Reproduce, please, only the lines from the first line below to the line containing "of the footprint.", inclusive.
Start of Information shown
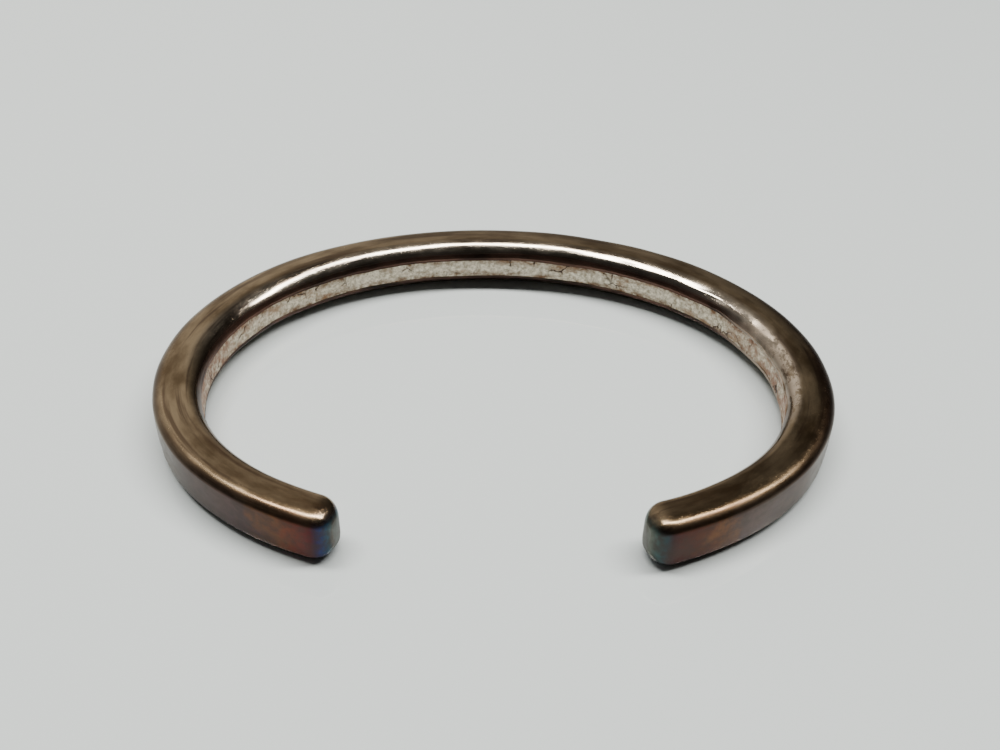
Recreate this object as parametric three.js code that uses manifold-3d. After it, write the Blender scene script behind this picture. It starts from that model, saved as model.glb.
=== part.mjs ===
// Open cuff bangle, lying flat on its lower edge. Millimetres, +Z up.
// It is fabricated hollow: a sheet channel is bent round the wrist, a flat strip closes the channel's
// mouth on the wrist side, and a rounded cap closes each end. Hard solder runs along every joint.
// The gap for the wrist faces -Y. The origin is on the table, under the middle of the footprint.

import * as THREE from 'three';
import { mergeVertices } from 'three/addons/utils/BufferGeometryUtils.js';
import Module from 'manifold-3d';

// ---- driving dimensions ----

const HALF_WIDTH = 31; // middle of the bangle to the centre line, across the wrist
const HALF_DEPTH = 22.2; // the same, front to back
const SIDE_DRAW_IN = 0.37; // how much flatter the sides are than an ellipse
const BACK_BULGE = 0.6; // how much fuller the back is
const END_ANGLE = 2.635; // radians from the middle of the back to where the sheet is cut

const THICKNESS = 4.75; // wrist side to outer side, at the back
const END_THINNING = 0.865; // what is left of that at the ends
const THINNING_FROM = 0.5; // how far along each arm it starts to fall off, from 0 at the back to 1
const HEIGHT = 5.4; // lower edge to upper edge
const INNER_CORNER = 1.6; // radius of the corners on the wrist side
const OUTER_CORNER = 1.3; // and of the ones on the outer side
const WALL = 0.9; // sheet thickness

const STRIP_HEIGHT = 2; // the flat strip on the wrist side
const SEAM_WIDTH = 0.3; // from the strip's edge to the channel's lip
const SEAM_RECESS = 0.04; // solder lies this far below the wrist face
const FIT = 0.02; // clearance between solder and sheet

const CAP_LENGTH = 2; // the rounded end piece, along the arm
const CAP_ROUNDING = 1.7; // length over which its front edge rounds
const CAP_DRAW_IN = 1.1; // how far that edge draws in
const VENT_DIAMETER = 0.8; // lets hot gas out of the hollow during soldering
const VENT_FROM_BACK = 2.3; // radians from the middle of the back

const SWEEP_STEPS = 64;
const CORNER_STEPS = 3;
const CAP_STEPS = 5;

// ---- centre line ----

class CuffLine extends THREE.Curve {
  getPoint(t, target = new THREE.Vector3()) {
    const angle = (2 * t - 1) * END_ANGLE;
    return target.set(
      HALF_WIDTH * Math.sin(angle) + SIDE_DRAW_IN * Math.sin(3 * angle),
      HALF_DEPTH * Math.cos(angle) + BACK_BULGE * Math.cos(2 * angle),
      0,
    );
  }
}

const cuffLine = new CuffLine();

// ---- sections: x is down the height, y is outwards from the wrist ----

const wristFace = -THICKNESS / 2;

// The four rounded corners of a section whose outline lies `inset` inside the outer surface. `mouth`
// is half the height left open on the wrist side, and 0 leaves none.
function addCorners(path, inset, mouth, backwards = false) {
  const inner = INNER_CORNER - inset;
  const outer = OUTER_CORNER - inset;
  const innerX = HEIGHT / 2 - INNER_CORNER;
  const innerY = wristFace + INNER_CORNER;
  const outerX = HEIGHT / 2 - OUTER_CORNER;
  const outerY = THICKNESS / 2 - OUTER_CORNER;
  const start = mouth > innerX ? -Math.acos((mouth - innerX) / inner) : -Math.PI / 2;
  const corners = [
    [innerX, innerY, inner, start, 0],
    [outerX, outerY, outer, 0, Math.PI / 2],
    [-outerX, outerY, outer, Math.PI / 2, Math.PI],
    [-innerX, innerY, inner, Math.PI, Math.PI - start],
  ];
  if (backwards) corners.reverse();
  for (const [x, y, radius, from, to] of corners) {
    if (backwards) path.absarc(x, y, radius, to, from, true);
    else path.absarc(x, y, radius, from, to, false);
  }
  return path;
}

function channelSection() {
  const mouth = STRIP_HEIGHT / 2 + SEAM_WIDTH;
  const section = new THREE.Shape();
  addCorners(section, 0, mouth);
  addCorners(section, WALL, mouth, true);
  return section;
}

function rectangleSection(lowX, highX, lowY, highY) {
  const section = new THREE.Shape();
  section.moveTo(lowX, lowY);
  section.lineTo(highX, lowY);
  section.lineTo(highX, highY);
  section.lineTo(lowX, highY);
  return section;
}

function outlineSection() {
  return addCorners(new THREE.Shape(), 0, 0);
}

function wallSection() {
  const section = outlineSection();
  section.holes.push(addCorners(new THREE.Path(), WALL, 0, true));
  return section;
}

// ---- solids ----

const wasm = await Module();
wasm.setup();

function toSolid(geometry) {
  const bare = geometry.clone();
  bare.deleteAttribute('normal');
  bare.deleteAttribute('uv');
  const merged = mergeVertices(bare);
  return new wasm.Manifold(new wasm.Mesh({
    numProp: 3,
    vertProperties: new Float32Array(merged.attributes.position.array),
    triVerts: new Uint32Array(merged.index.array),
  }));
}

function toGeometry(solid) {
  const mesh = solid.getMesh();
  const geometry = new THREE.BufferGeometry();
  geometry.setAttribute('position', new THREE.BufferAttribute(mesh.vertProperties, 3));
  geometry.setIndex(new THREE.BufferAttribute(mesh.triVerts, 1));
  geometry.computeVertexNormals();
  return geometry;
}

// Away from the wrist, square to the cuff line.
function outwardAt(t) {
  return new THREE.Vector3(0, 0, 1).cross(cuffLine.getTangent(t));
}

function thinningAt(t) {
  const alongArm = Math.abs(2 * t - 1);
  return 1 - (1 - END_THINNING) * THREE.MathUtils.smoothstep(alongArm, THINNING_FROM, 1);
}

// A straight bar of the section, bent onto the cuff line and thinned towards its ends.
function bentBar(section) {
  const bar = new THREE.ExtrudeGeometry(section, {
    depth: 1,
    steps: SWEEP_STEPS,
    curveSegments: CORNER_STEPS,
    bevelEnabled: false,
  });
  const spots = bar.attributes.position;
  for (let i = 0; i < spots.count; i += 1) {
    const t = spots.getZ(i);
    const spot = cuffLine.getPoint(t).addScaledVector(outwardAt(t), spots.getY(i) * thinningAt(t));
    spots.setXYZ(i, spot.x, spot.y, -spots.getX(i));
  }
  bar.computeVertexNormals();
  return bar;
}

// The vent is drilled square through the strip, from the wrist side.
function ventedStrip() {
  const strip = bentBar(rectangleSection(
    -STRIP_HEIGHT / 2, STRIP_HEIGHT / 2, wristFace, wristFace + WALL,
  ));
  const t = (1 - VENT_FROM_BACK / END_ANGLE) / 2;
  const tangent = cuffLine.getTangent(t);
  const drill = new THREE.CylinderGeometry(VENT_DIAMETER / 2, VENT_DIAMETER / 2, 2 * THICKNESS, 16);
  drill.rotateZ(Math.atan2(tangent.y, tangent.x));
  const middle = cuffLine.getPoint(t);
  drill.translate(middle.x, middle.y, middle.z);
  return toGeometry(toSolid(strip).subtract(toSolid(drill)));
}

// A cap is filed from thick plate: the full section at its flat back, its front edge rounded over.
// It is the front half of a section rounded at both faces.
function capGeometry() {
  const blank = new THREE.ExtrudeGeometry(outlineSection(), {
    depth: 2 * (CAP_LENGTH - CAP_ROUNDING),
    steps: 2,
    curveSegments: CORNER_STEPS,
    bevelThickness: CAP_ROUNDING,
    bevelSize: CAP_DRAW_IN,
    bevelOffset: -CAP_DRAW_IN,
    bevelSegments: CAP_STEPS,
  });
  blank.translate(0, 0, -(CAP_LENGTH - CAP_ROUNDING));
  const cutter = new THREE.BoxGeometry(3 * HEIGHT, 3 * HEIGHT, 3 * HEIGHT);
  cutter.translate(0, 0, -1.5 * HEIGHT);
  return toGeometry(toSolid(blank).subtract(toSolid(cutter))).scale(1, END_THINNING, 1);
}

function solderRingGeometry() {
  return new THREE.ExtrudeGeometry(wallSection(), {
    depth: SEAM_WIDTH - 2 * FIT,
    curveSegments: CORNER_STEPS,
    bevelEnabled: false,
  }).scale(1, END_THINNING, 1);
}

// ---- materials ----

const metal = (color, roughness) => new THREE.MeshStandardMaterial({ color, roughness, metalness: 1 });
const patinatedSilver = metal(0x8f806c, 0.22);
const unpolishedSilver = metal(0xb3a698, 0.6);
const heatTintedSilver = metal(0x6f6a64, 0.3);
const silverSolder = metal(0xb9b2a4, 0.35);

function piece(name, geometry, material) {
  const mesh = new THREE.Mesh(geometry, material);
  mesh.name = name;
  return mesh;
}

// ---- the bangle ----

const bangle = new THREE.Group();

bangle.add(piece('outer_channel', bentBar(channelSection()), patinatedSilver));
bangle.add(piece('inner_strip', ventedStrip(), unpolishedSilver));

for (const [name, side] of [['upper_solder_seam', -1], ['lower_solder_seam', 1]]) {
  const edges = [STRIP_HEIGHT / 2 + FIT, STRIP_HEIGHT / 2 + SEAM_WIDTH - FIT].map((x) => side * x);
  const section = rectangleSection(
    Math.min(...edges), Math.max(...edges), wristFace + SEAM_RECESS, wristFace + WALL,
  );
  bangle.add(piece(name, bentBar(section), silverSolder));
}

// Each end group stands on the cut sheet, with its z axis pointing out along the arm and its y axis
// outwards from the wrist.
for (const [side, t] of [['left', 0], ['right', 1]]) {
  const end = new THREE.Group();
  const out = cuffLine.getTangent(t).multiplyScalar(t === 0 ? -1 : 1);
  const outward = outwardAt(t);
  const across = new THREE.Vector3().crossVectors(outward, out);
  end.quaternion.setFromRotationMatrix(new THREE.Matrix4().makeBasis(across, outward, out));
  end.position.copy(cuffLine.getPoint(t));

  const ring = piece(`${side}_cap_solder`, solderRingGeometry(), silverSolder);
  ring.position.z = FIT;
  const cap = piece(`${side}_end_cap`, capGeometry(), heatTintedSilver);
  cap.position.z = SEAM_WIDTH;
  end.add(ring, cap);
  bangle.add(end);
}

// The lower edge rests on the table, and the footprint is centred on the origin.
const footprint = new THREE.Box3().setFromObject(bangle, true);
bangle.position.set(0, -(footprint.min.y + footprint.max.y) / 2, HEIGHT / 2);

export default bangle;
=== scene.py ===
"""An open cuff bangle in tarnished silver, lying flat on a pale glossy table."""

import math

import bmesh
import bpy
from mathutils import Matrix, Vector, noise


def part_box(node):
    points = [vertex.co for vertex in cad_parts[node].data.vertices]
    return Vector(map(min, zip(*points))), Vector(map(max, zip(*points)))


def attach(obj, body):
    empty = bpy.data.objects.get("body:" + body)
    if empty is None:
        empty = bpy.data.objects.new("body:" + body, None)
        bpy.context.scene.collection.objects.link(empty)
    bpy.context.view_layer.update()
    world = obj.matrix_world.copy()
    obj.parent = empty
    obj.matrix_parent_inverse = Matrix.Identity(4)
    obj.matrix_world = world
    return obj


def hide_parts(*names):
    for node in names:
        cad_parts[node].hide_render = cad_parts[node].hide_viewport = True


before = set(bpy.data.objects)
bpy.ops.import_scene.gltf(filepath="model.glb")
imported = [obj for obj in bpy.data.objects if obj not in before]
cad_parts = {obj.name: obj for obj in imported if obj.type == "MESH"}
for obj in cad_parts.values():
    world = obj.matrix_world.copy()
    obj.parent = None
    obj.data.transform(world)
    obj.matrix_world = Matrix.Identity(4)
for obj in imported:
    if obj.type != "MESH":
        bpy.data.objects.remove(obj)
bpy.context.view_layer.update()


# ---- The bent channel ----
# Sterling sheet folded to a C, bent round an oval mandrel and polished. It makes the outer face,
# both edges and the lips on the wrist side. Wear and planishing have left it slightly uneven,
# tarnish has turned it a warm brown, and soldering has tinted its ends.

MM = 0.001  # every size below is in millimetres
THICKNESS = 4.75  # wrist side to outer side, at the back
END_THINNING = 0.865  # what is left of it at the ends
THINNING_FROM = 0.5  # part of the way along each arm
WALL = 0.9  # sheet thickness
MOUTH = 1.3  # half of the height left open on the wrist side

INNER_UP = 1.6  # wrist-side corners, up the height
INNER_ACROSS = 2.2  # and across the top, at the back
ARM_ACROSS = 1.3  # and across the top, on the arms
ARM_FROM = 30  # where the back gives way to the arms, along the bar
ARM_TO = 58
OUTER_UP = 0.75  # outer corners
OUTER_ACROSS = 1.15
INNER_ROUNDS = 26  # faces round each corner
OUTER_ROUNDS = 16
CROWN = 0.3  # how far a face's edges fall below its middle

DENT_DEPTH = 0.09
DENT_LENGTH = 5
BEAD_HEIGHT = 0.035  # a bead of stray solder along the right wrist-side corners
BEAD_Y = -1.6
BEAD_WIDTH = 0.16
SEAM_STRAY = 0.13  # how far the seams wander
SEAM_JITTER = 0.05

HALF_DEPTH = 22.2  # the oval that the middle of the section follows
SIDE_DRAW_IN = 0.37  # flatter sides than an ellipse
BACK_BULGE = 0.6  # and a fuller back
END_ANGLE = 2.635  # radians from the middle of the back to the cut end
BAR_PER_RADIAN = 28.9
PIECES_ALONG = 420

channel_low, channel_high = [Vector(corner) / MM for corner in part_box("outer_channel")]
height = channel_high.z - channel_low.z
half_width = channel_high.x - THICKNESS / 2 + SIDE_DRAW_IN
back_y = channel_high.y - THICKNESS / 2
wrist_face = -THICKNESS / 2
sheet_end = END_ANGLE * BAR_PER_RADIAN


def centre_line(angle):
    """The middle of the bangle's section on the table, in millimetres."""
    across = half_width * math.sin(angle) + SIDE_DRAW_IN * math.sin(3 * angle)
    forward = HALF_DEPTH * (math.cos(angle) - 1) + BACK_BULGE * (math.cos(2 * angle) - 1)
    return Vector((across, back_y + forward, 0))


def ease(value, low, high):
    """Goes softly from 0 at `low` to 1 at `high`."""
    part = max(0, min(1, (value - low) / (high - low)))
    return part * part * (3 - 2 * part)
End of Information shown
Solved problem -
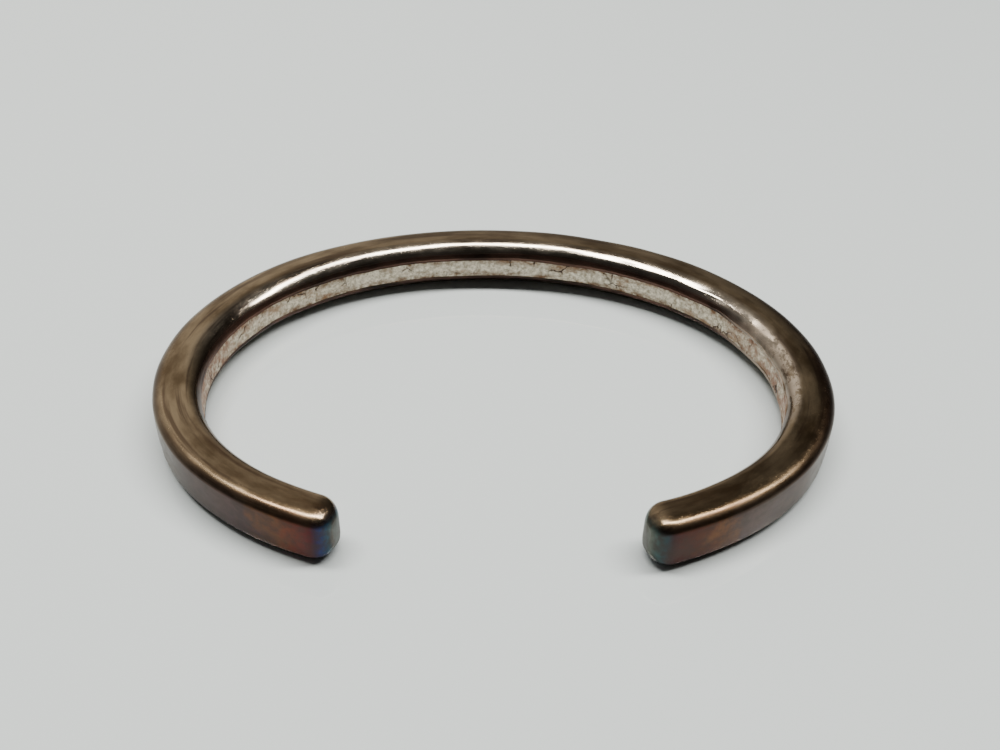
Recreate this object as parametric three.js code that uses manifold-3d. After it, write the Blender scene script behind this picture. It starts from that model, saved as model.glb.
=== part.mjs ===
// Open cuff bangle, lying flat on its lower edge. Millimetres, +Z up.
// It is fabricated hollow: a sheet channel is bent round the wrist, a flat strip closes the channel's
// mouth on the wrist side, and a rounded cap closes each end. Hard solder runs along every joint.
// The gap for the wrist faces -Y. The origin is on the table, under the middle of the footprint.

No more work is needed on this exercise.